The government actively supports ESOPs by offering unique incentives, including the ability to defer capital gains taxes on the sale of your business. When structured correctly, this deferral can last indefinitely, allowing you to preserve more of your wealth. By selling to an ESOP, you not only gain these tax advantages but also secure the future of your company and reward your employees with ownership opportunities.

Long-term capital gains are taxed at federal rates of 0%, 15%, or 20%, depending on your income level. However, these rates don’t include state taxes, which can vary significantly. In high-tax states like California, the combined federal and state rates can exceed 30%. When planning a business sale or other major transaction, it’s crucial to account for both federal and state tax obligations to fully understand your tax exposure and optimize your strategy.

Yes, you can use losses from other investments to offset your capital gains, a strategy known as “tax-loss harvesting.” This approach can help reduce your overall tax liability. However, it’s important to note that in most cases, your investment losses won’t be substantial enough to fully offset the gains from the sale of your company. For significant transactions like this, it’s crucial to explore additional tax strategies to minimize your liability effectively.

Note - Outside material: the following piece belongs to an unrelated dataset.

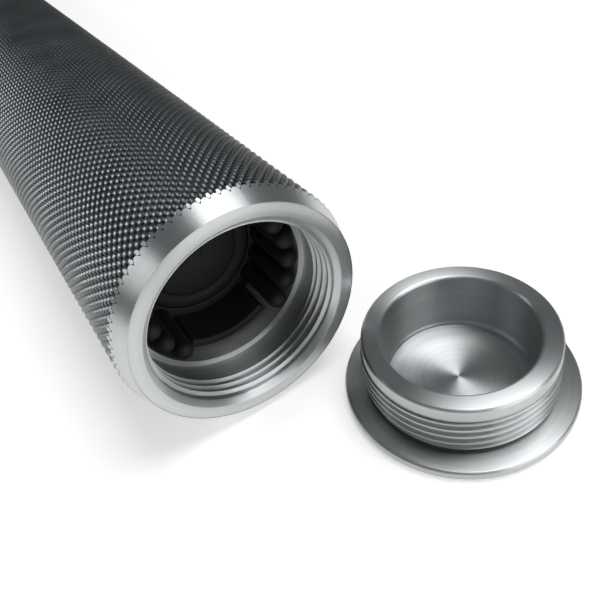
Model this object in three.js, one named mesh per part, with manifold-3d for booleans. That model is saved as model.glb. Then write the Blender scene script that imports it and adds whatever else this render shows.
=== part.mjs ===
// Rod case: a knurled metal tube that lies on its side, a hollow screw plug for each end, and a
// finger-edged retainer inside each end that keeps the rod sections off the plugs.
// Millimetres, +Z up. The tube's axis runs along +Y and its open mouth faces -Y. The origin is
// under the middle of the tube, on the flat facet that the tube rests on.

import * as THREE from 'three';
import { mergeVertices } from 'three/addons/utils/BufferGeometryUtils.js';
import Module from 'manifold-3d';

const wasm = await Module();
wasm.setup();

// ---- driving dimensions -------------------------------------------------------------------

const FACETS = 32; // flat facets around every turned piece, one of them straight down

const tubeLength = 450;
const tubeRadius = 22.5;
const boreRadius = 16.5;
const tubeChamferLength = 4.5;
const tubeChamferDepth = 1.6;

const threadRootRadius = 17.5; // in the tube, to the bottom of the thread grooves
const socketDepth = 11.2; // from the tube's end face to the step where the bore narrows
const mouthChamfer = 1.0;

const runningGap = 0.35; // between threads, and between the retainers and the bore
const seatGap = 0.3; // between pieces that touch on the real object

const flangeThickness = 2.0;
const flangeEdgeBreak = 0.35;
const neckHeight = 11.2; // from the flange's top to the lip's top
const neckWall = 3.75;
const plugFloor = 0.9;
const lipHeight = 2.8;
const lipSetback = 0.3; // the smooth lip is this much smaller than the thread's crests
const lipRound = 0.4;

const sealSection = 0.7; // diameter of the seal's round section
const sealGrooveDepth = 1.3; // below the thread's crests
const sealGrooveWidth = 1.3;

const tipSetback = 0.5; // from a screwed-in plug's lip to the retainer's finger tips
const frontDraw = 2.0; // the front retainer, with its plug off, stands this much further out
const fingerLength = 13.4;
const fingerWidth = 3.6;
const fingersPerSide = 6;
const fingerPitch = 18; // degrees
const guardWallHeight = 9.0; // the plain wall above and below, between the two rows of fingers
const guardWallThickness = 1.8;
const guardWallSpan = 64; // degrees
const guardWallInset = 0.5;
const retainerTurn = -1; // degrees, how far the moulding is turned in the bore
const retainerBase = 3.2;
const retainerRimWidth = 3.9;
const discThickness = 2.4;
const padThickness = 6;

const plugSide = 29.1; // where the removed plug stands: to the side of the tube's axis
const plugAhead = 18.0; // and ahead of the tube's mouth

// ---- derived sizes --------------------------------------------------------------------------

const axisHeight = tubeRadius;
const endY = tubeLength / 2;
const faceRadius = tubeRadius - tubeChamferDepth;
const crestRadius = threadRootRadius - runningGap;
const lipRadius = crestRadius - lipSetback;
const plugBoreRadius = crestRadius - neckWall;
const plugHeight = flangeThickness + neckHeight;
const sealGrooveRadius = crestRadius - sealGrooveDepth;
const sealInnerRadius = sealGrooveRadius + seatGap;
const retainerRadius = boreRadius - seatGap;
const tipDepth = neckHeight + seatGap + tipSetback;
const discRadius = retainerRadius - retainerRimWidth - seatGap;
const padRadius = retainerRadius - seatGap;

// ---- materials --------------------------------------------------------------------------------

function material(color, roughness, metalness) {
  return new THREE.MeshStandardMaterial({ color, roughness, metalness });
}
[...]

If you’re planning to sell your business to a family member, an installment sale can help spread out capital gains taxes over several years, easing the immediate tax burden. However, selling through an ESOP structure with warrants offers a far superior strategy. An ESOP provides substantial tax deferral or even elimination of capital gains, leveraging favorable IRS rules while allowing for a smoother, more flexible ownership transition. This approach not only preserves your wealth and minimizes taxes but also aligns seamlessly with family legacy goals, ensuring long-term stability and success.